You see, she touched every person she met. She showed love and acceptance to every person she encountered, even when she did not understand his life or even agree with it. She knew what it felt like to be rejected, and she never wanted to make someone feel that rejection. That Sunday morning in the 1960s did more for my grandma than I think she really knew. That embarrassment and rejection helped her become a less judgmental and more accepting person. Without that one day in her life, all of the stories I tell could have been much different. So you see, my grandma was right, God can make good come out of every bad situation we face. Nothing new is born without pain, and a new life was born in that church for my grandma. Yes, it caused her pain in the moment, but the new understanding that was born that day produced the fruits of love and acceptance that are still being felt two years after she left this earth.
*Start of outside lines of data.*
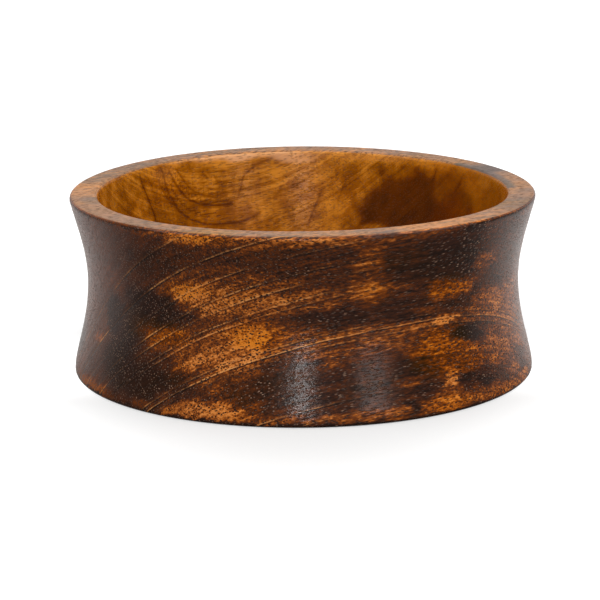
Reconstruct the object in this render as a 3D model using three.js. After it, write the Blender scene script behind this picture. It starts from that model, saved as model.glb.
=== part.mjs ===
// A turned wooden salad bowl with a waisted wall, in millimetres, +Z up.
// The bowl is one block of wood, shaped and hollowed on a lathe, so one revolved profile makes it.
// The origin is the centre of the ring that the bowl stands on.
import * as THREE from "three";

// Outside of the wall
const HEIGHT = 100;
const RIM_RADIUS = 127; // outer edge of the rim, the widest point of the bowl
const RIM_FLARE = 14.5; // degrees that the wall leans outwards where it meets the rim
const WAIST_RADIUS = 118.1; // narrowest point of the wall
const WAIST_HEIGHT = 52.6;
const FOOT_RADIUS = 126.2; // widest point of the foot
const FOOT_ROUND = 2; // radius of the turned-under lower edge

// How far the wall keeps its direction at each end of its two curves
const RIM_REACH = 14;
const WAIST_REACH_UP = 16.5;
const WAIST_REACH_DOWN = 24;
const FOOT_REACH = 9.6;

// Rim, a flat land between two eased edges
const RIM_WIDTH = 14.4;
const RIM_OUTER_EASE = 2;
const RIM_INNER_EASE = 1.4;

// Hollow, one smooth curve from the rim down to a level floor
const WAIST_WALL = 13; // thickness of the wall at the waist
const INNER_RIM_LEAN = 3; // degrees that the inner wall closes in under the rim
const INNER_WAIST_LEAN = 13; // the same at the waist
const FLOOR_RADIUS = 56; // edge of the level part of the floor
const FLOOR_THICKNESS = 12.5; // wood left between the floor and the recess under it
const INNER_WALL_REACH = 19;
const INNER_WAIST_REACH = 15;
const COVE_REACH = 31; // length of the floor's end of the cove

// Underside, hollowed a little so that the bowl stands on a ring and doesn't rock
const FOOT_RING_WIDTH = 30;
const RECESS_DEPTH = 1.6;
const RECESS_COVE = 5; // width of the curve from the ring up into the recess

// Fineness of the curves
const TURNS = 96; // facets round the bowl
const WALL_STEPS = 9; // steps in each half of the outer wall
const HOLLOW_STEPS = 8; // steps in each half of the inner wall
const EDGE_STEPS = 4; // steps round each eased edge and the recess

const WOOD = new THREE.MeshStandardMaterial({ color: 0x4a2a18, roughness: 0.42, metalness: 0 });

// The point at the distance reach from a point, at an angle in degrees counted up from the way out.
function step(point, reach, angle) {
  const turn = THREE.MathUtils.degToRad(angle);
  return new THREE.Vector2(point.x + reach * Math.cos(turn), point.y + reach * Math.sin(turn));
}

// Points of a rounded edge between two angles, both ends included.
function roundEdge(centre, radius, fromAngle, toAngle) {
  const points = [];
  for (let i = 0; i <= EDGE_STEPS; i++) {
    points.push(step(centre, radius, fromAngle + ((toAngle - fromAngle) * i) / EDGE_STEPS));
  }
  return points;
}

// Points inside a curve between two ends, each with the direction of travel there and how far it lasts.
function curveBetween(start, end, steps) {
  const curve = new THREE.CubicBezierCurve(
    start.point,
    step(start.point, start.reach, start.angle),
    step(end.point, -end.reach, end.angle),
    end.point,
  );
  return curve.getPoints(steps).slice(1, -1);
}

// The underside, from the axis out to the ring that the bowl stands on.
function undersideProfile() {
  const ringEdge = new THREE.Vector2(FOOT_RADIUS - FOOT_ROUND - FOOT_RING_WIDTH, 0);
  const recessEdge = new THREE.Vector2(ringEdge.x - RECESS_COVE, RECESS_DEPTH);
  const cove = curveBetween(
    { point: recessEdge, angle: 0, reach: RECESS_COVE / 2 },
    { point: ringEdge, angle: 0, reach: RECESS_COVE / 2 },
    EDGE_STEPS,
  );
  return [new THREE.Vector2(0, RECESS_DEPTH), recessEdge, ...cove, ringEdge];
}

// The outer wall: the turned-under lower edge, the foot, the waist, the flare and the outer edge of the rim.
function outerProfile() {
  const footCentre = new THREE.Vector2(FOOT_RADIUS - FOOT_ROUND, FOOT_ROUND);
  const rimCentre = new THREE.Vector2(RIM_RADIUS - RIM_OUTER_EASE, HEIGHT - RIM_OUTER_EASE);
  const foot = roundEdge(footCentre, FOOT_ROUND, -90, 0);
  const rim = roundEdge(rimCentre, RIM_OUTER_EASE, -RIM_FLARE, 90);
  const waist = new THREE.Vector2(WAIST_RADIUS, WAIST_HEIGHT);
  const lower = curveBetween(
    { point: foot.at(-1), angle: 90, reach: FOOT_REACH },
    { point: waist, angle: 90, reach: WAIST_REACH_DOWN },
    WALL_STEPS,
  );
  const upper = curveBetween(
    { point: waist, angle: 90, reach: WAIST_REACH_UP },
    { point: rim[0], angle: 90 - RIM_FLARE, reach: RIM_REACH },
    WALL_STEPS,
  );
  return [...foot, ...lower, waist, ...upper, ...rim];
}

// The hollow: the inner edge of the rim, the inner wall, the cove and the level floor to the axis.
function innerProfile() {
  const edgeCentre = new THREE.Vector2(RIM_RADIUS - RIM_WIDTH + RIM_INNER_EASE, HEIGHT - RIM_INNER_EASE);
  const edge = roundEdge(edgeCentre, RIM_INNER_EASE, 90, 180 - INNER_RIM_LEAN);
  const waist = new THREE.Vector2(WAIST_RADIUS - WAIST_WALL, WAIST_HEIGHT);
  const floorEdge = new THREE.Vector2(FLOOR_RADIUS, RECESS_DEPTH + FLOOR_THICKNESS);
  const wall = curveBetween(
    { point: edge.at(-1), angle: -90 - INNER_RIM_LEAN, reach: INNER_WALL_REACH },
    { point: waist, angle: -90 - INNER_WAIST_LEAN, reach: INNER_WAIST_REACH },
    HOLLOW_STEPS,
  );
  const cove = curveBetween(
    { point: waist, angle: -90 - INNER_WAIST_LEAN, reach: INNER_WAIST_REACH },
    { point: floorEdge, angle: 180, reach: COVE_REACH },
    HOLLOW_STEPS,
  );
  return [...edge, ...wall, waist, ...cove, floorEdge, new THREE.Vector2(0, floorEdge.y)];
}

// The whole block, revolved. A lathe geometry turns about +Y, so the bowl is stood up on +Z.
function bowlBody() {
  const profile = [...undersideProfile(), ...outerProfile(), ...innerProfile()];
  const body = new THREE.Mesh(new THREE.LatheGeometry(profile, TURNS), WOOD);
  body.name = "bowl_body";
  body.rotation.x = Math.PI / 2;
  return body;
}

const bowl = new THREE.Group();
bowl.add(bowlBody());

export default bowl;
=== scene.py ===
"""A lathe-turned wooden salad bowl: scorched and oiled outside, sanded on the rim, honey-coloured inside.

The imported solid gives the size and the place. This script turns the surface that is seen, with the movement of
the dried wood and the ridges of its growth rings, and finishes it: the figure of the block, its pores, the
scorch marks and the satin sheen. Lengths are in millimetres up to the point where a mesh or a light is made.
"""
import logging
import math
from dataclasses import dataclass
from enum import IntEnum
from typing import Any, Sequence

import bpy
import numpy as np
from mathutils import Matrix, Vector, noise


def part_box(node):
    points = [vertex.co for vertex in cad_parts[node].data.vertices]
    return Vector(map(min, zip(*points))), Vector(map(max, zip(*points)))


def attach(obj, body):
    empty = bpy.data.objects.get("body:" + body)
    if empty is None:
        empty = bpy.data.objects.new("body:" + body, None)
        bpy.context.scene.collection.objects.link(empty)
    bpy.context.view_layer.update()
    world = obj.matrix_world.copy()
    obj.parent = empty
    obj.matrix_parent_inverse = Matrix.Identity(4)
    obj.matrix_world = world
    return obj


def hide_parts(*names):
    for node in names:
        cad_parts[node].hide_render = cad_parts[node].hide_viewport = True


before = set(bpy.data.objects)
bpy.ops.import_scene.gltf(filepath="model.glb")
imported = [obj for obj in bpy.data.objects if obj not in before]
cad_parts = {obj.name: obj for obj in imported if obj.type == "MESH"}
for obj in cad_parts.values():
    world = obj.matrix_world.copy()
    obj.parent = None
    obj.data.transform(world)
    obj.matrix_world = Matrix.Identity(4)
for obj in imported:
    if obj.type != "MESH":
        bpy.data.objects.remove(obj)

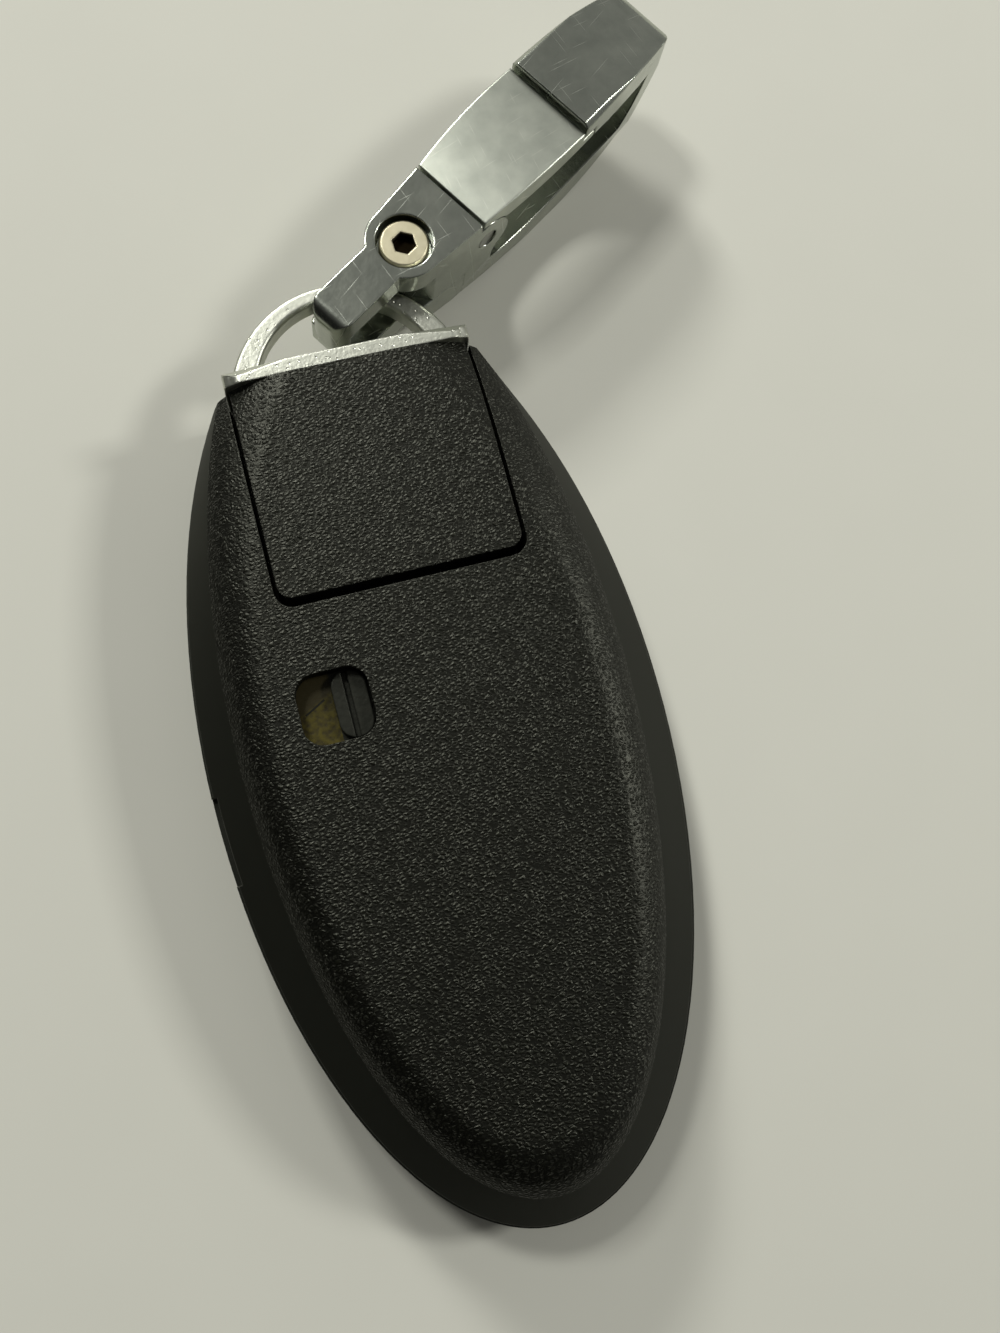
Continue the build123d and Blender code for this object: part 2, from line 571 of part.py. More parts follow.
def plan(arm_half_width):
    """Top view of the clip: arm, round boss, and the long body that swells and narrows."""
    corner_x = NOSE_END - NOSE_BOW
    outline = make_face([
        Line((0, -BOSS_RADIUS), (0, BOSS_RADIUS)),
        Line((0, BOSS_RADIUS), (SEAM, SEAM_HALF_WIDTH)),
        ThreePointArc((SEAM, SEAM_HALF_WIDTH), (WIDEST_X, CLIP_HALF_WIDTH), (corner_x, NOSE_END_HALF_WIDTH)),
        ThreePointArc((corner_x, NOSE_END_HALF_WIDTH), (NOSE_END, 0), (corner_x, -NOSE_END_HALF_WIDTH)),
        ThreePointArc((corner_x, -NOSE_END_HALF_WIDTH), (WIDEST_X, -CLIP_HALF_WIDTH), (SEAM, -SEAM_HALF_WIDTH)),
        Line((SEAM, -SEAM_HALF_WIDTH), (0, -BOSS_RADIUS))])
    outline = fillet(outline.vertices().group_by(Axis.X)[-1], NOSE_CORNER)
    arm = Pos(ARM_END, 0) * Rectangle(-ARM_END, 2 * arm_half_width, align=(Align.MIN, Align.CENTER))
    arm = fillet(arm.vertices().group_by(Axis.X)[0], ARM_CORNER)
    return outline + Circle(BOSS_RADIUS) + arm


end_half = [(CLIP_HALF_WIDTH, NOSE_TOP_Z), (CLIP_HALF_WIDTH, SIDE_TOP_Z), (SPINE_HALF_WIDTH, SPINE_TOP_Z),
            (SPINE_HALF_WIDTH, 0)]
end_face = make_face(Polyline(*end_half, *[(-x, z) for x, z in reversed(end_half)], close=True))
end_view = extrude(Plane.YZ * end_face, 2 * NOSE_END, both=True)


def body(edges, arm_half_width):
    """Solid with the clip's side, top and end views, the nose bevelled along its upper edges."""
    solid = extrude(plan(arm_half_width), NOSE_TOP_Z)
    rims = solid.edges().group_by(Axis.Z)[-1].filter_by_position(Axis.X, SEAM, NOSE_END)
    return side_view(edges) & end_view & chamfer(rims, NOSE_EDGE)


cavity_bottom_z = CLIP_TOP_Z - 0.1 - ARM_THICKNESS - SHACKLE_HEIGHT
cavity_top_z = cavity_bottom_z + SHACKLE_HEIGHT
cavity_mid_z = (cavity_bottom_z + cavity_top_z) / 2
bail_relief = Pos(bail_cross, 0, 0) * Rot(0, 0, bail_turn_deg - CLIP_TURN_DEG) * block(
    (-8, 8), (-BAIL_RELIEF, BAIL_RELIEF), (cavity_bottom_z, cavity_top_z))
ear_low = spot(EAR_RADIUS, -50)
spine_start = (10.5, 0.4 + SPINE_THICKNESS)
spine_end = (24.0, 1.4 + SPINE_THICKNESS)
lip_wall_x = NOSE_START + GATE_LIP + SEAM_GAP
under_nose_z = GATE_UNDER_Z - 0.1
opening_end = (31.0, 10.3)
nose_turn = (32.6, NOSE_TOP_Z - 1.4)
nose_low = (33.2, 8.8)
arm_turn = ARM_END + ARM_TURN
side_edges = [
    Polyline((ARM_END, cavity_mid_z + JAW_SLOT), (ARM_END, CLIP_TOP_Z - ARM_TURN)),
    ThreePointArc((ARM_END, CLIP_TOP_Z - ARM_TURN), (ARM_END + 0.3 * ARM_TURN, CLIP_TOP_Z - 0.3 * ARM_TURN),
                  (arm_turn, CLIP_TOP_Z)),
    Polyline((arm_turn, CLIP_TOP_Z), (SEAM, CLIP_TOP_Z), (SEAM, height_at(EAR_RADIUS, SEAM))),
    ThreePointArc((SEAM, height_at(EAR_RADIUS, SEAM)), spot(EAR_RADIUS, 10), ear_low),
    ThreePointArc(ear_low, (8.1, 5.3), spine_start),
    ThreePointArc(spine_start, (17.5, SPINE_THICKNESS), spine_end),
    ThreePointArc(spine_end, (28.6, 6.6), opening_end),
    Polyline(opening_end, (lip_wall_x, under_nose_z), (lip_wall_x, LIP_TOP_Z + SEAM_GAP),
             (NOSE_START, LIP_TOP_Z + SEAM_GAP), (NOSE_START, NOSE_TOP_Z)),
    ThreePointArc((NOSE_START, NOSE_TOP_Z), (27.0, NOSE_TOP_Z - 0.4), nose_turn),
    ThreePointArc(nose_turn, (NOSE_END - 0.2, 11.3), nose_low),
    ThreePointArc(nose_low, (27.5, 2.6), (FOOT[1], 0)),
    Line((FOOT[1], 0), (FOOT[0], 0)),
    ThreePointArc((FOOT[0], 0), (10.0, 0.85), (JAW_LENGTH, 2.3)),
    Polyline((JAW_LENGTH, 2.3), (JAW_LENGTH, cavity_bottom_z), (SHACKLE_CAVITY[1], cavity_bottom_z),
             (SHACKLE_CAVITY[1], cavity_top_z), (SHACKLE_CAVITY[0], cavity_top_z),
             (SHACKLE_CAVITY[0], cavity_mid_z + JAW_SLOT), (ARM_END, cavity_mid_z + JAW_SLOT))]
hook = body(side_edges, ARM_HALF_WIDTH)
hook -= bail_relief

slot_half = TANG_WIDTH / 2 + RUNNING_GAP
slot_left_x = PIN_X - TAIL_BACK - TAIL_LENGTH / 2
slot_bottom_z = PIN_Z - math.hypot(TAIL_LENGTH, TAIL_FRONT) - 0.3
hook -= block((slot_left_x, SEAM + 8), (-slot_half, slot_half), (slot_bottom_z, CLIP_TOP_Z - 1.2))
hook -= block((SEAM, SEAM + 8), (-slot_half, slot_half), (PIN_Z, CLIP_TOP_Z + 1))
pin_bore = Pos(PIN_X, 0, PIN_Z) * Rot(90, 0, 0) * Cylinder(PIN_RADIUS, clip_wide)
hook -= pin_bore
gate_spring_z = PIN_Z - 2.3
gate_spring_hole = (SCREW_RADIUS + SPRING_WALL, slot_left_x + 0.1)
hook -= Pos(gate_spring_hole[0], 0, gate_spring_z) * Rot(0, 90, 0) * Cylinder(
    GATE_COIL_RADIUS + GATE_WIRE / 2 + 0.1, gate_spring_hole[1] - gate_spring_hole[0],
    align=(Align.CENTER, Align.CENTER, Align.MIN))
head_top_z = CLIP_TOP_Z - SCREW_HEAD_DEPTH
counterbore_z = head_top_z - SCREW_HEAD_HEIGHT
hook -= rod(COUNTERBORE_RADIUS, (counterbore_z, CLIP_TOP_Z + 1))
hook -= rod(SCREW_RADIUS + SCREW_BORE_GAP, (0, CLIP_TOP_Z))
save(clip_place * hook, "hook_body")

# Lower arm of the shackle: passes under the bail and turns up to meet the arm
jaw_x = JAW_LENGTH - 0.05
jaw_end = ARM_END + JAW_SHORT
jaw_inner = SHACKLE_CAVITY[0]
jaw_edges = [
    Polyline((jaw_x, 2.35), (jaw_x, cavity_bottom_z), (jaw_inner + JAW_INNER_TURN, cavity_bottom_z)),
    ThreePointArc((jaw_inner + JAW_INNER_TURN, cavity_bottom_z),
                  (jaw_inner + 0.3 * JAW_INNER_TURN, cavity_bottom_z + 0.3 * JAW_INNER_TURN),
                  (jaw_inner, cavity_bottom_z + JAW_INNER_TURN)),
    Polyline((jaw_inner, cavity_bottom_z + JAW_INNER_TURN), (jaw_inner, cavity_mid_z),
             (jaw_end, cavity_mid_z), (jaw_end, JAW_BOTTOM_Z + JAW_TURN)),
    ThreePointArc((jaw_end, JAW_BOTTOM_Z + JAW_TURN), (jaw_end + 0.3 * JAW_TURN, JAW_BOTTOM_Z + 0.3 * JAW_TURN),
                  (jaw_end + JAW_TURN, JAW_BOTTOM_Z)),
    ThreePointArc((jaw_end + JAW_TURN, JAW_BOTTOM_Z), (-2.0, 3.25), (jaw_x, 2.35))]
jaw = body(jaw_edges, JAW_HALF_WIDTH)
jaw -= rod(SCREW_RADIUS, (0, CLIP_TOP_Z))
save(clip_place * jaw, "shackle_jaw")

# Socket head screw through the boss into the jaw
screw = rod(SCREW_HEAD_RADIUS, (counterbore_z, head_top_z))
screw = chamfer(screw.edges().group_by(Axis.Z)[-1], 0.2)
screw += rod(SCREW_RADIUS, (JAW_BOTTOM_Z + 0.6, counterbore_z + 0.1))
socket = Pos(0, 0, head_top_z - SCREW_SOCKET_DEPTH) * RegularPolygon(SCREW_HEX / 2, 6, major_radius=False)
screw -= extrude(socket, 2 * SCREW_SOCKET_DEPTH)
save(clip_place * screw, "shackle_screw")

# Gate: crowned plate with a tang between the ears, and a lip caught under the nose
gate_start = SEAM + SEAM_GAP
gate_end = NOSE_START - SEAM_GAP
gate_arc = EAR_RADIUS + 0.25
hollow_x = PIN_X + math.sqrt(gate_arc ** 2 - (GATE_UNDER_Z - PIN_Z) ** 2)
gate_edges = [
    ThreePointArc((gate_start, CLIP_TOP_Z), ((gate_start + gate_end) / 2, CLIP_TOP_Z + GATE_CROWN),
                  (gate_end, CLIP_TOP_Z + 0.1)),
    Polyline((gate_end, CLIP_TOP_Z + 0.1), (gate_end, LIP_TOP_Z), (NOSE_START + GATE_LIP, LIP_TOP_Z),
             (NOSE_START + GATE_LIP, GATE_UNDER_Z), (hollow_x, GATE_UNDER_Z)),
    ThreePointArc((hollow_x, GATE_UNDER_Z), spot(gate_arc, 65), (gate_start, height_at(gate_arc, gate_start))),
    Line((gate_start, height_at(gate_arc, gate_start)), (gate_start, CLIP_TOP_Z))]
gate = body(gate_edges, ARM_HALF_WIDTH)
tang = Pos(PIN_X, 0, PIN_Z) * Rot(90, 0, 0) * Cylinder(TANG_RADIUS, TANG_WIDTH)
tang += block((PIN_X - 0.5, PIN_X + TANG_RADIUS), (-TANG_WIDTH / 2, TANG_WIDTH / 2), (PIN_Z, CLIP_TOP_Z - 0.4))
tang += block((PIN_X - TAIL_BACK, PIN_X + TAIL_FRONT), (-TANG_WIDTH / 2, TANG_WIDTH / 2),
              (PIN_Z - TAIL_LENGTH, PIN_Z - TANG_RADIUS / 2))
gate += tang
gate -= Pos(PIN_X, 0, PIN_Z) * Rot(90, 0, 0) * Cylinder(PIN_RADIUS + PIN_GAP, clip_wide)
save(clip_place * gate, "gate")

# Pin across both ears, and the gate's spring behind the tang's tail
pin = Pos(PIN_X, 0, PIN_Z) * Rot(90, 0, 0) * Cylinder(PIN_RADIUS, 2 * SEAM_HALF_WIDTH)
pin = chamfer(pin.edges().filter_by(GeomType.CIRCLE), 0.15)
save(clip_place * pin, "gate_pin")
tail_face_x = PIN_X - TAIL_BACK
gate_spring = coil(GATE_WIRE, GATE_COIL_RADIUS, tail_face_x - gate_spring_hole[0], SPRING_TURNS)
save(clip_place * Pos(gate_spring_hole[0], 0, gate_spring_z) * gate_spring, "gate_spring")
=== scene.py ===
import math

import bmesh
import bpy
from mathutils import Matrix, Vector


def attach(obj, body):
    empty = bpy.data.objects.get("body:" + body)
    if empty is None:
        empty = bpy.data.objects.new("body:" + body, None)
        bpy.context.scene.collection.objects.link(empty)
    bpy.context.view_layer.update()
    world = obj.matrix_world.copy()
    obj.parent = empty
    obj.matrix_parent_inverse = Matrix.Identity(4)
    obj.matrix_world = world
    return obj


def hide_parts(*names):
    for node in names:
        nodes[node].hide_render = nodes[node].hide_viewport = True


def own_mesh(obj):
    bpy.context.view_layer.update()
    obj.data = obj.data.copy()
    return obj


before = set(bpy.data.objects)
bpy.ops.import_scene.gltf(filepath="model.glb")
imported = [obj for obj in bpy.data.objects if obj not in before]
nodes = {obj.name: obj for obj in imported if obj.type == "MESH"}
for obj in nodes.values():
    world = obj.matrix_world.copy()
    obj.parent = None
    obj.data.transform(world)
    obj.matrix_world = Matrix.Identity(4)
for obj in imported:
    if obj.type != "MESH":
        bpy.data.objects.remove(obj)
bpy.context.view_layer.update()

# Front half of the case, which lies face down, with the pry slot's lower lip in its wall.
# Injection-moulded black ABS. The tool was finely spark-eroded, so it leaves a satin skin.
# It clips to the rear half along the parting line.
MM = 0.001


def linear(hex_colour):
    """Linear colour with alpha from an sRGB hex value."""
    values = [int(hex_colour[i:i + 2], 16) / 255 for i in (1, 3, 5)]
    return [v / 12.92 if v <= 0.04045 else ((v + 0.055) / 1.055) ** 2.4 for v in values] + [1.0]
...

So the next time you are tempted to stand in judgment of someone or to reject them because you to not understand the way they live or because you do not agree with their choices, I want you to stop and think about a time in your life when you were rejected or cast out and remember how that made you feel and then do what my grandma always said we should do, “Show love”. When we can all show more love and acceptance and less judgment, we will all be freer to live our lives. There will be more freedom in our hearts and it will grow, and there will be more freedom in the hearts and minds of everyone we come into contact with. So, let freedom ring and let peace envelop this nation and this world, because as we all know, PEACE MATTERS!